In contrast, the situation in the Middle East has no direct impact on South Africa but perhaps more significantly, South Africa can have no impact on the situation in Israel and Palestine. We care about the people of Palestine and of Israel. All of us, Government and Opposition, long for peace there, but our ability to influence the situation is very small.
It is becoming clear that the ANC, when it has the power to make a real difference, does little or nothing but when it has no power it rushes into conducting hot air debates and passing empty resolutions which will be ignored by everybody.
Today’s debate is nothing other than an abuse of the time of parliament. At a drop of a hat the ANC can give notice and within days we discover that parliament can assemble an hour early to debate an issue like this whereas debates about matters of national significance do not get parliamentary time. The DA has been trying to debate issues such as poverty, unemployment and crime, but none of these motions make in onto the order paper.
Another aspect which is perplexing is the fact that whereas such subjects for discussion generally do not result in motions, on both occasion that the ANC has forced this matter onto the parliamentary order paper they have proposed resolutions. This is not in terms of our ordinary parliamentary procedure and surely we do not want to have a situation where every subject for discussion results in a motion and divisions and whatever else follows.
In the circumstances I hereby move an amendment which reads as follows:
Notice of amendment:
I hereby give notice to amend the resolution as follows:
That this House:
Regards the continuing crisis in the Middle East between Israel and Palestine as one of the tragedies of our time;
Refuses to take sides between Israel and Palestine but calls upon them both to cease all violence;
Reiterates that it is only through a negotiated settlement with a safe and secure Israel and a safe and secure Palestine that this intractable problem will finally be solved; and
Calls upon the United Nations and all countries of goodwill to exert pressure on both Israel and Palestine to sit down together at the negotiating table to commence negotiations and to continue them for as long as is necessary.
One of the longest running and most painful conflicts of the 20th century was the situation in Northern Ireland. It took a miracle but it finally happened – the legacy of John Major and Tony Blair is a peaceful territory, co-existing side by side with the largely catholic Republic of Ireland and with Northern Ireland itself being governed jointly by Protestants and Catholics. Many doubted that this would ever be possible. It happened and if the Irish problem could be settled then the Middle East problem could be settled as well.
I am not saying that Ireland and Palestine are analogous. All I am saying is that the a melding of religion, of disputed land, of colonial overtones and of continuing violence made that problem a particularly difficult one.

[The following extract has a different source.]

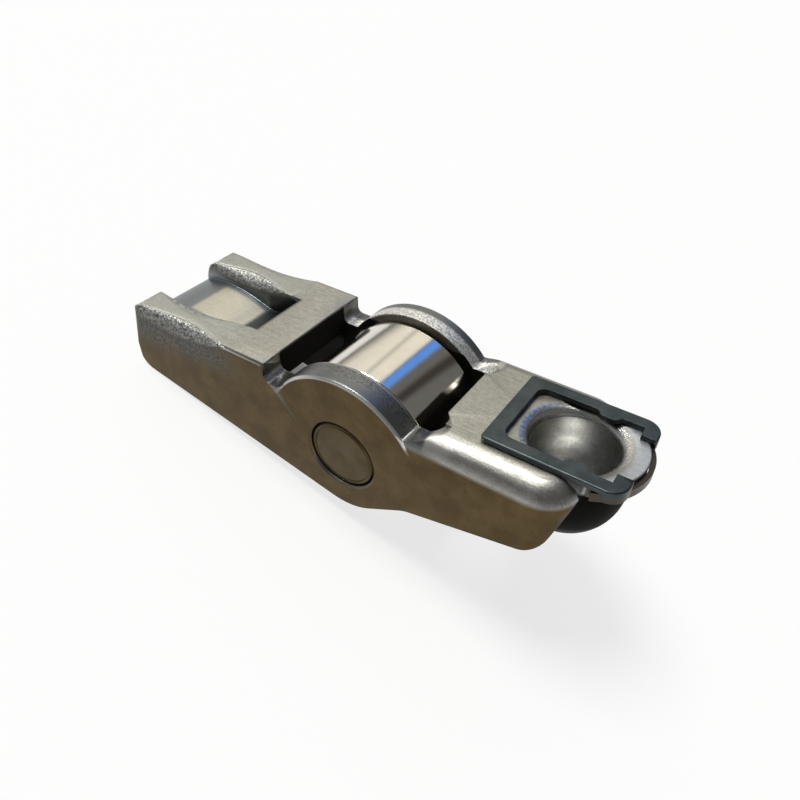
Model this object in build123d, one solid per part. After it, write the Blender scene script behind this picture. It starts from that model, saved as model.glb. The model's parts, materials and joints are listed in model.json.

We must resolutely refuse to import the angers, the hatred and the religious divide into our country. It is wrong to blame South African Jews for actions of the Israeli government. It would be just as wrong to blame South Africans Muslims for the Qassam rockets being fired at Israel.
We must remain equidistant and determined to help solve the problem.
The real contribution that South Africa can make to a peaceful resolution is not to attempt to persuade people there that our own experience can simply be transplanted. It cannot. South Africa’s contribution must be to help persuade the protagonists that the path of peace must be pursued. We must also use our influence on the Security Council of the United Nations to ensure that the pressure for peace negotiations is put on both Israel and Palestine.
We should instruct our Minister of Foreign Affairs and the Department to act accordingly.